Le livre souffre d'occasionnelles répétitions, qui font sentir qu'il a été rédigé sous la pression de l'actualité. Et certains éléments ne sont pas toujours clairs et demanderaient à être étudiés plus précisément: par exemple, l'auteur explique que Al Qaïda est capable de rassembler sunnites et chiites, mais l'on découvre par ailleurs que l'un des activistes les plus admirés au sein du réseau aurait été impliqué dans un attentat contre une mosquée chiite... (p. 179)
Nous n'avons pas toutes les pièces du puzzle, et il est probable que certaines de celles que nous avons ne sont pas à la bonne place: ce livre est bienvenu, mais ne représente pas l'ouvrage "définitif" annoncé par l'éditeur - il faudra attendre encore quelques années pour cela.
Au delà d'Al Qaïda et de ses possibilités éventuelles d'action, peut-être faut-il d'ailleurs prêter tout autant attention à ce que peut représenter pour l'avenir, dans certains milieux musulmans activistes, le "mythe" d'Al Qaïda comme source d'inspiration, sans que cela implique toujours des relations structurelles.
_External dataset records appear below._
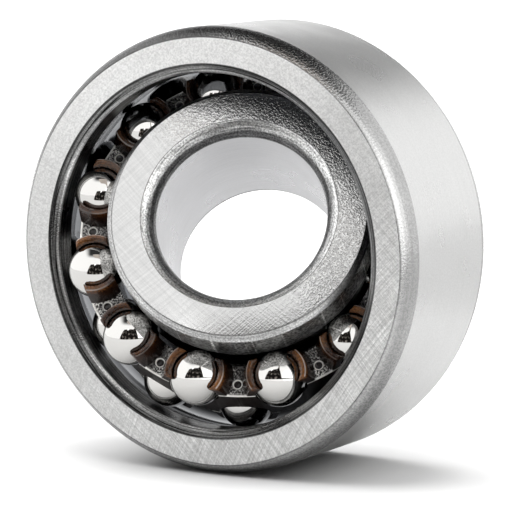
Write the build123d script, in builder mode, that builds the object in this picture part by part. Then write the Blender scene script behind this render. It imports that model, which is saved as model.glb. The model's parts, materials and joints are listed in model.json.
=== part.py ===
from build123d import *
import math
import os

# Double-row self-aligning ball bearing with a cylindrical bore. The outer ring
# stands with its axis along Y and its front face toward -Y. The inner ring, the
# cage and the balls are swivelled out of it together about the bearing's centre,
# which is the origin: the outer raceway is one sphere about that point.
# Sizes are in millimetres, angles in degrees.

# Boundary sizes
BORE_DIAMETER = 20.0
OUTSIDE_DIAMETER = 52.0
OUTER_WIDTH = 21.0
INNER_WIDTH = 21.0

# How far the inner group is swivelled, and toward which side (above +X)
SWIVEL_DEG = 32.6
SWIVEL_TOWARD_DEG = 55.7

# Balls, and the circle they run on: it lies this far outside the middle between the
# bore and the outside
BALL_DIAMETER = 6.5
BALLS_PER_ROW = 12
PITCH_OUTWARD = 0.3
ROW_OFFSET = 3.4
FIRST_BALL_DEG = 24.6

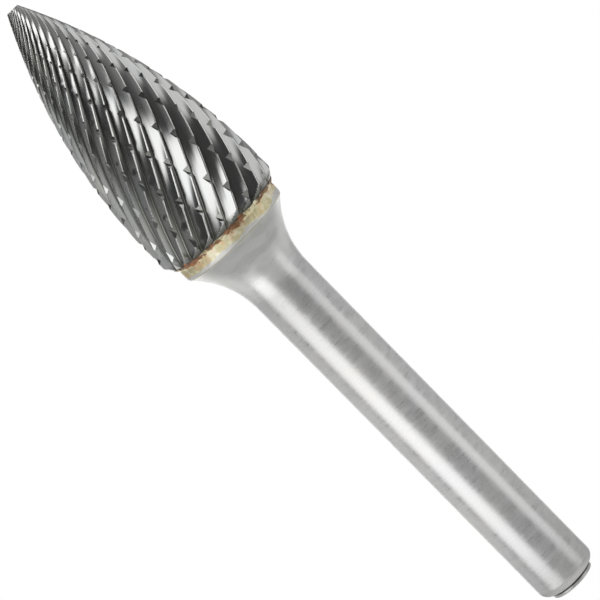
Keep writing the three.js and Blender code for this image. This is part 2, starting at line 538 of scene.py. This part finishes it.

Gunaratna souligne pertinemment l'aptitude d'Ousama Bin Laden à la manipulation de l'image et à l'utilisation d'éléments symboliques (p. 41): il pourrait bien avoir déjà atteint à cet égard un objectif, indépendamment de sa survie personnelle ou de celle de son réseau.
Jean-François Mayer
Rohan Gunaratna, Inside Al Qaeda: Global Network of Terror, New York, Columbia University Press, 2002 (XIV+272 p.) [l’éd. anglaise a été publiée simultanément chez C. Hurst à Londres].
En complément à l’analyse de Religioscope, on peut également lire celle – plus détaillée – proposée par Massimo Introvigne sur le site du CESNUR, sous le titre: «Al Qa’ida e Osama bin Laden: un’opera ‘definitiva’ senza ‘soluzioni finali’».